Quote the lines that run from the line containing "What build123d script" down to the line containing "return min(radius, widest_edge_share". Include both of those lines, reproduce each exactly, and omit everything else.

### Raw records
--- begin ---

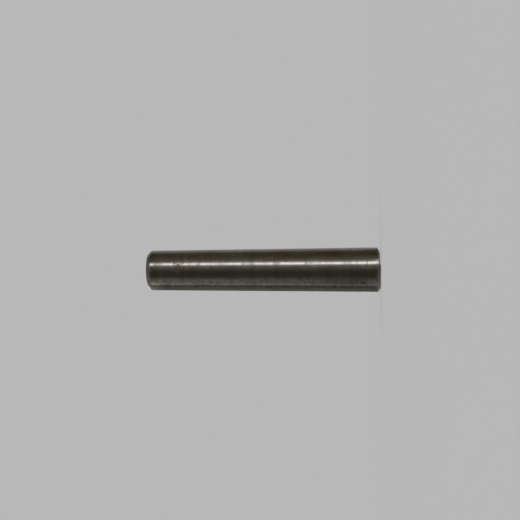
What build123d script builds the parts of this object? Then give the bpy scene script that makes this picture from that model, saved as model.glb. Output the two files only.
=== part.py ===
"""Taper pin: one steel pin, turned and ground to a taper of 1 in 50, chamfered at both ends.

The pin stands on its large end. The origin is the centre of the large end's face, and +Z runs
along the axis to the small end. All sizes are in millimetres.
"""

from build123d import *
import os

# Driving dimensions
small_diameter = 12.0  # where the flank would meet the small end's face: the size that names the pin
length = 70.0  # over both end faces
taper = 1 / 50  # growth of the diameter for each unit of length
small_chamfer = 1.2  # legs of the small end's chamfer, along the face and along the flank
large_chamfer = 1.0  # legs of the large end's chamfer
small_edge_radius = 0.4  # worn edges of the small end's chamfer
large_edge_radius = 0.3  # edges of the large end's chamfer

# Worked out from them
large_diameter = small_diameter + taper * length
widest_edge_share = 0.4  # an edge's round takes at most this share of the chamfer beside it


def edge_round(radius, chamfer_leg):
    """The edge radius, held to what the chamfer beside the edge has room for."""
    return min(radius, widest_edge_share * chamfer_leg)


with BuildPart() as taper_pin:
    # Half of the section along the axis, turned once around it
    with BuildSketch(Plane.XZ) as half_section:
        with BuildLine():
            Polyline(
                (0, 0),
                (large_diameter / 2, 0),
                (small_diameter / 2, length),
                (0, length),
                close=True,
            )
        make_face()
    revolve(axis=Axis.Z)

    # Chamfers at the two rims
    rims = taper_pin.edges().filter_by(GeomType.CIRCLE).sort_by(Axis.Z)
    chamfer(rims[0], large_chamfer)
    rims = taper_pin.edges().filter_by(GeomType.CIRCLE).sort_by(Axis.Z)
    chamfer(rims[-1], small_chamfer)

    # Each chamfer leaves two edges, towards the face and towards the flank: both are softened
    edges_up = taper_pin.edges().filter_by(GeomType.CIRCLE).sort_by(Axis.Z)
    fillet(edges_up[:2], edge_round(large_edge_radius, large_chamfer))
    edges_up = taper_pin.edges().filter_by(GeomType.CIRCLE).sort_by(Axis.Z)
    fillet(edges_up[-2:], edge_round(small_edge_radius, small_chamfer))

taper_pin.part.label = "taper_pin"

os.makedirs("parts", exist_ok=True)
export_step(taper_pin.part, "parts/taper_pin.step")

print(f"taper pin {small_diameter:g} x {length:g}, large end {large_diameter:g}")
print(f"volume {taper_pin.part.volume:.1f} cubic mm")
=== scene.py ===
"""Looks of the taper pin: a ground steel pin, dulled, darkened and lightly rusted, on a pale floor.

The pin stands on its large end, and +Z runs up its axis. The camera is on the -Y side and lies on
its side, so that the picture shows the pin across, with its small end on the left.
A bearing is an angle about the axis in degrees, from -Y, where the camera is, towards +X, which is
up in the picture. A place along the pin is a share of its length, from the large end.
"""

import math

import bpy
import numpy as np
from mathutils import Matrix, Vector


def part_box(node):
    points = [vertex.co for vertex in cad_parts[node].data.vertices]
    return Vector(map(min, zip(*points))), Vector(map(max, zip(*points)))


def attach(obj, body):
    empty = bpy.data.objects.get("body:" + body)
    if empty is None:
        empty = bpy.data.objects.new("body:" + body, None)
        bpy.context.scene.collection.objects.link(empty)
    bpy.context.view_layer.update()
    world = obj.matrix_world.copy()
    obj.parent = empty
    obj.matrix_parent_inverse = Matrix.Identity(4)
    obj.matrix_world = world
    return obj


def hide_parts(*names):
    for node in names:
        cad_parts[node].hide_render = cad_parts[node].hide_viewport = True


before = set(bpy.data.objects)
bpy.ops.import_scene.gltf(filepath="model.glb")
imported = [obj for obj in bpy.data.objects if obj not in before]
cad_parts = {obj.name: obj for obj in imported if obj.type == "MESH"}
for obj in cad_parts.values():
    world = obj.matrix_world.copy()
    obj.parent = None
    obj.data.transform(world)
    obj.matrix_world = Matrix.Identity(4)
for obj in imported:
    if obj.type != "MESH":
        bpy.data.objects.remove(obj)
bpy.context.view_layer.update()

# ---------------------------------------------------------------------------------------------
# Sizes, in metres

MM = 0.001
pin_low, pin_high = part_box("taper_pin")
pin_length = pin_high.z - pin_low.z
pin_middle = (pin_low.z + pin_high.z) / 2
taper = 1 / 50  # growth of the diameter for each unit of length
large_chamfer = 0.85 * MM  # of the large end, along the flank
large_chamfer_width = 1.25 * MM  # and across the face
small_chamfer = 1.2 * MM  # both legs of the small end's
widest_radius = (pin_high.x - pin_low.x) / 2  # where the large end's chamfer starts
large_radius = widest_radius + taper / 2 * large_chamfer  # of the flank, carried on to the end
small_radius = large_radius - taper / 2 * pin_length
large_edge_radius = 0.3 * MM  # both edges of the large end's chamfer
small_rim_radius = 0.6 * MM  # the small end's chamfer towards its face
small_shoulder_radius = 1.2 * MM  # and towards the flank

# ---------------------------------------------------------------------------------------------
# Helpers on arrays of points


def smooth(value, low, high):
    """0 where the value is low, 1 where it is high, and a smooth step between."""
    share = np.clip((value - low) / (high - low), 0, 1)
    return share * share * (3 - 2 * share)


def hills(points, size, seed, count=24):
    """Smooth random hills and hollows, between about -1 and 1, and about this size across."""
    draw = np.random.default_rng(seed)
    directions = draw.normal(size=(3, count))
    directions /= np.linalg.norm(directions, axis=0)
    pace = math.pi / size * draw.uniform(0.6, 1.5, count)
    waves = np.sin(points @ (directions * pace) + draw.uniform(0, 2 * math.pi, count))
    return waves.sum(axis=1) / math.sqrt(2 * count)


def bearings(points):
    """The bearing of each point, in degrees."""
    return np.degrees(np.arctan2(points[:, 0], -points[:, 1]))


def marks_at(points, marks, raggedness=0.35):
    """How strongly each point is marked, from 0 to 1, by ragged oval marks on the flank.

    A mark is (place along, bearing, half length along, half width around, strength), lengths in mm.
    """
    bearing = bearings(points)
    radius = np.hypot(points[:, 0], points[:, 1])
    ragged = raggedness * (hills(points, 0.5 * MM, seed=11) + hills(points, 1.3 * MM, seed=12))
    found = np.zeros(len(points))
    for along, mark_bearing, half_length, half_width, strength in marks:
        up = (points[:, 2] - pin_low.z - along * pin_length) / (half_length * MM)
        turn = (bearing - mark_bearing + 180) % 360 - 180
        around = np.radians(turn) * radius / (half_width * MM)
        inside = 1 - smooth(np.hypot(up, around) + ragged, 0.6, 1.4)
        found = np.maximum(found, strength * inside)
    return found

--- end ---
--- begin ---

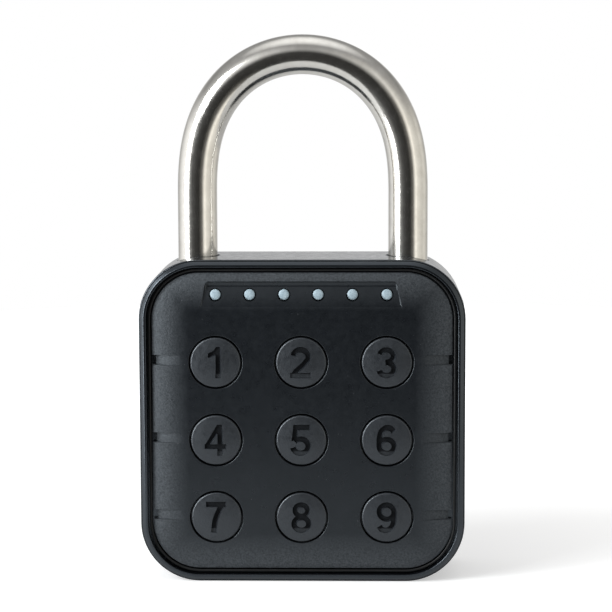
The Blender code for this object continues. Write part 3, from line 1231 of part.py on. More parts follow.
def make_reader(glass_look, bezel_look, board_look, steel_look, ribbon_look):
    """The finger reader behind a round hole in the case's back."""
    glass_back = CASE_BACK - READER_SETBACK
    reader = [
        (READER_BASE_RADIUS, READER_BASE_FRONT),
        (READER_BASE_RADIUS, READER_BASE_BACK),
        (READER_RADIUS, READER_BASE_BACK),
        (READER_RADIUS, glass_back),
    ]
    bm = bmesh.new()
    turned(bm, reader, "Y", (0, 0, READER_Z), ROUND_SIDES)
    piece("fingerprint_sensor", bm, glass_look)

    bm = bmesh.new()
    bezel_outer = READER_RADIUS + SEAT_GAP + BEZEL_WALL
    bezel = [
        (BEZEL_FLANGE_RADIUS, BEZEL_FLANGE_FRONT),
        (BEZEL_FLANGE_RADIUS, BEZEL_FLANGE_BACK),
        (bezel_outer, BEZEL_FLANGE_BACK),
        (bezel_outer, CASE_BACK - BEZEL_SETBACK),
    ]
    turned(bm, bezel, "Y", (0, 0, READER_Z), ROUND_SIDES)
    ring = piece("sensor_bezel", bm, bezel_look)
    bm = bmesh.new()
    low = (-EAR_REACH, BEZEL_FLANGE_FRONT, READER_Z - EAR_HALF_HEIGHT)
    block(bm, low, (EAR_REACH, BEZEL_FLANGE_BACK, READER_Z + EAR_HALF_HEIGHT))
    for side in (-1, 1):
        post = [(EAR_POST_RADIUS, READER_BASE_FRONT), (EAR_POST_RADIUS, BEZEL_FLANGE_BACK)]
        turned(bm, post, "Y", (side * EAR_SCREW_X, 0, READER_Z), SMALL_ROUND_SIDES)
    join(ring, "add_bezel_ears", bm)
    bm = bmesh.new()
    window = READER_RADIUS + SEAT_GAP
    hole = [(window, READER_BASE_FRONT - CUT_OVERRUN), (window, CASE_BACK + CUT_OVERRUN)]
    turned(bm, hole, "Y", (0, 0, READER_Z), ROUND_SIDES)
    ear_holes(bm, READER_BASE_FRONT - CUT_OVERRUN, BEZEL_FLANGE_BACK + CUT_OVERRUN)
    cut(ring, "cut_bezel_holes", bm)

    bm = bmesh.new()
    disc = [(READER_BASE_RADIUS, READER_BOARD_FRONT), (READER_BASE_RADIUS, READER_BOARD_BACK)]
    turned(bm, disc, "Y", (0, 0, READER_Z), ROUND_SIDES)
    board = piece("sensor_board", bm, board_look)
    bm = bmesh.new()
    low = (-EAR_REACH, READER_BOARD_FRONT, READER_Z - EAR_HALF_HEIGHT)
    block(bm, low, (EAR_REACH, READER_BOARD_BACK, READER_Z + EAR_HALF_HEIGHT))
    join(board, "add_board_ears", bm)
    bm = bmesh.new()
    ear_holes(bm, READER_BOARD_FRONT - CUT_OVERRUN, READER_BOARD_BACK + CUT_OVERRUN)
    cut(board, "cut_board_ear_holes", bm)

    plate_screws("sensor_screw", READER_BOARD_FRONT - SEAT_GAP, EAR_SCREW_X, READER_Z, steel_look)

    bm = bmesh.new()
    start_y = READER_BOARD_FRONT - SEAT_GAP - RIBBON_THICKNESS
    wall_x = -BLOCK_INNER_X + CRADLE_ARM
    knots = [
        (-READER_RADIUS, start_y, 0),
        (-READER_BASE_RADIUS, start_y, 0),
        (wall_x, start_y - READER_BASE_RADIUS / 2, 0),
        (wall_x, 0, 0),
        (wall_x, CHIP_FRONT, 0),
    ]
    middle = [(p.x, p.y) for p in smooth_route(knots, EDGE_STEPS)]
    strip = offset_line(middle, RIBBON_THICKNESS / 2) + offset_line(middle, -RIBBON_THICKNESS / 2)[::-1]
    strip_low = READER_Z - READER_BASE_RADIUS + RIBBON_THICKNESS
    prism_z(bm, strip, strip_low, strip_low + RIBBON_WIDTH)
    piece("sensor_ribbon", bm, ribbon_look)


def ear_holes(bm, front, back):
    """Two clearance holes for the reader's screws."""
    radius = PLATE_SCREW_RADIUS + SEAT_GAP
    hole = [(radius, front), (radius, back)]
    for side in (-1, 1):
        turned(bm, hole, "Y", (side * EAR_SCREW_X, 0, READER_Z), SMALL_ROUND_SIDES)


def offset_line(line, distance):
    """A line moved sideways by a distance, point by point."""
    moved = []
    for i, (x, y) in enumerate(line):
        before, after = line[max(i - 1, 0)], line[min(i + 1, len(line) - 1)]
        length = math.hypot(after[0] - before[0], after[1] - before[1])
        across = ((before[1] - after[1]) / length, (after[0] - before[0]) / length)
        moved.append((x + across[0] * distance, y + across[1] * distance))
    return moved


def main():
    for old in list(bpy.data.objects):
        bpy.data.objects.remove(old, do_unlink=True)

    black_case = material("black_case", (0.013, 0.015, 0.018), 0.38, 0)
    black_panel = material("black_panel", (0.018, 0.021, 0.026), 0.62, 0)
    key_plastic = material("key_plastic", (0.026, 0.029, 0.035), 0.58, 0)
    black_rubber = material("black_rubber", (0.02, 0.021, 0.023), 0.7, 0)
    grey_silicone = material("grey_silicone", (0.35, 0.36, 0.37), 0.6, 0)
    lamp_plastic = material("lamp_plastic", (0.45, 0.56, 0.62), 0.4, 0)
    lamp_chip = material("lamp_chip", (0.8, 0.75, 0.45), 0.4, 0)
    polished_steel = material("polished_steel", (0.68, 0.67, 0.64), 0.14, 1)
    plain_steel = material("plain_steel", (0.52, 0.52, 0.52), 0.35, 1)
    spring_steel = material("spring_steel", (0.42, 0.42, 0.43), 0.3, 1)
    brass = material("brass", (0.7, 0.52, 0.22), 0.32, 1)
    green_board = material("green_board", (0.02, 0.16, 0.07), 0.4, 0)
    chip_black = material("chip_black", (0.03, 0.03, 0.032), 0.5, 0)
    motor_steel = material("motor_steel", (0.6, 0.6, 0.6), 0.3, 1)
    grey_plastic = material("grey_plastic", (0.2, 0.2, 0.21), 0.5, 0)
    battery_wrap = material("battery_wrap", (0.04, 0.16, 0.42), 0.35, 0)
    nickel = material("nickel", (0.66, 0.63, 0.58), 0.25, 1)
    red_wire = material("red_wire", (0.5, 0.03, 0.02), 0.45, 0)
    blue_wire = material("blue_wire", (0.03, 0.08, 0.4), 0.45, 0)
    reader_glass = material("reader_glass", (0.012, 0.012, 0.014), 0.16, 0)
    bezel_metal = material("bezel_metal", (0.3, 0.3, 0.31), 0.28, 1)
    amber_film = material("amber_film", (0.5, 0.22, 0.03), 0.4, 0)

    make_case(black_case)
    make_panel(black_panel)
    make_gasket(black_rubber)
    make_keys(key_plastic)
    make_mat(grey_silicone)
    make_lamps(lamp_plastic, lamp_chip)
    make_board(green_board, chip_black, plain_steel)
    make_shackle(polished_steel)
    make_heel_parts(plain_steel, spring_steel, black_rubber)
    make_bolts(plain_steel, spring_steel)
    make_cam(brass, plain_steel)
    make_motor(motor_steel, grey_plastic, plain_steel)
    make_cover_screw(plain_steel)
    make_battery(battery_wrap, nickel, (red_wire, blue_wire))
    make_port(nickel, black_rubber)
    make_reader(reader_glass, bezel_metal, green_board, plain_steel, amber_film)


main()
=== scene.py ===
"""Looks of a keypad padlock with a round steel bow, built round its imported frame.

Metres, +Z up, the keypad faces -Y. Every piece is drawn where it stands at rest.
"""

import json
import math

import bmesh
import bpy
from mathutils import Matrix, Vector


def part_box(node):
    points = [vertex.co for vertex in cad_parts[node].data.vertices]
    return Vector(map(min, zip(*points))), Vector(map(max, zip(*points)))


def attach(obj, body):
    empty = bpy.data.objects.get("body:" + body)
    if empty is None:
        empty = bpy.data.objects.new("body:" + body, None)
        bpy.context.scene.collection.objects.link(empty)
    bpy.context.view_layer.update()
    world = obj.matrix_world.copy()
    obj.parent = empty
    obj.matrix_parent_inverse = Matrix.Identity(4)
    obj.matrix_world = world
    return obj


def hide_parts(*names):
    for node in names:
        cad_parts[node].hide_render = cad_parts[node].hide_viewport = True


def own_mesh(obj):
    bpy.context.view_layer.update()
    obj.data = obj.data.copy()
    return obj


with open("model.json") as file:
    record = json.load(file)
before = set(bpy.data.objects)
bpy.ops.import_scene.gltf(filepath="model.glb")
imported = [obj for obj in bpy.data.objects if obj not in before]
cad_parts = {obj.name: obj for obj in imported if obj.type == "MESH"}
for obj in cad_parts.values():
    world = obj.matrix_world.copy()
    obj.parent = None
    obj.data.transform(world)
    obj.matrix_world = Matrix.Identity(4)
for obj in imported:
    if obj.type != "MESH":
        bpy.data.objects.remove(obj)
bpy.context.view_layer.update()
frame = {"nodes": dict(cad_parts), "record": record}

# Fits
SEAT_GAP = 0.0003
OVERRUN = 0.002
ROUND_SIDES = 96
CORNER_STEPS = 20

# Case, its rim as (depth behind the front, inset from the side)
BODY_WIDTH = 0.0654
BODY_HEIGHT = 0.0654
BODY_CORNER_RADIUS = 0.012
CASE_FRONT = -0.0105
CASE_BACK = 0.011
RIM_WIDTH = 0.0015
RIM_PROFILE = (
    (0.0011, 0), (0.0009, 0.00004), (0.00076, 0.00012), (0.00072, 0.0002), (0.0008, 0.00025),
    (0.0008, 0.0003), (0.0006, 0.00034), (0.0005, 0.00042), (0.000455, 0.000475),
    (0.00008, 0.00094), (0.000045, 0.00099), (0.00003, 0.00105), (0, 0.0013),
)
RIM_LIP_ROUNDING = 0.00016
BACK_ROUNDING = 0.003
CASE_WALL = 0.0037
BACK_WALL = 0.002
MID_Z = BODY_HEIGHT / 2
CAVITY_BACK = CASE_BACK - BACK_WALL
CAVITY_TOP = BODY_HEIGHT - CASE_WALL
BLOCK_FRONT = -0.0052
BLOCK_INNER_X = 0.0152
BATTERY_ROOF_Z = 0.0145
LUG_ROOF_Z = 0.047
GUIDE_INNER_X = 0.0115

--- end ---

### Full answer
What build123d script builds the parts of this object? Then give the bpy scene script that makes this picture from that model, saved as model.glb. Output the two files only.
=== part.py ===
"""Taper pin: one steel pin, turned and ground to a taper of 1 in 50, chamfered at both ends.

The pin stands on its large end. The origin is the centre of the large end's face, and +Z runs
along the axis to the small end. All sizes are in millimetres.
"""

from build123d import *
import os

# Driving dimensions
small_diameter = 12.0  # where the flank would meet the small end's face: the size that names the pin
length = 70.0  # over both end faces
taper = 1 / 50  # growth of the diameter for each unit of length
small_chamfer = 1.2  # legs of the small end's chamfer, along the face and along the flank
large_chamfer = 1.0  # legs of the large end's chamfer
small_edge_radius = 0.4  # worn edges of the small end's chamfer
large_edge_radius = 0.3  # edges of the large end's chamfer

# Worked out from them
large_diameter = small_diameter + taper * length
widest_edge_share = 0.4  # an edge's round takes at most this share of the chamfer beside it


def edge_round(radius, chamfer_leg):
    """The edge radius, held to what the chamfer beside the edge has room for."""
    return min(radius, widest_edge_share * chamfer_leg)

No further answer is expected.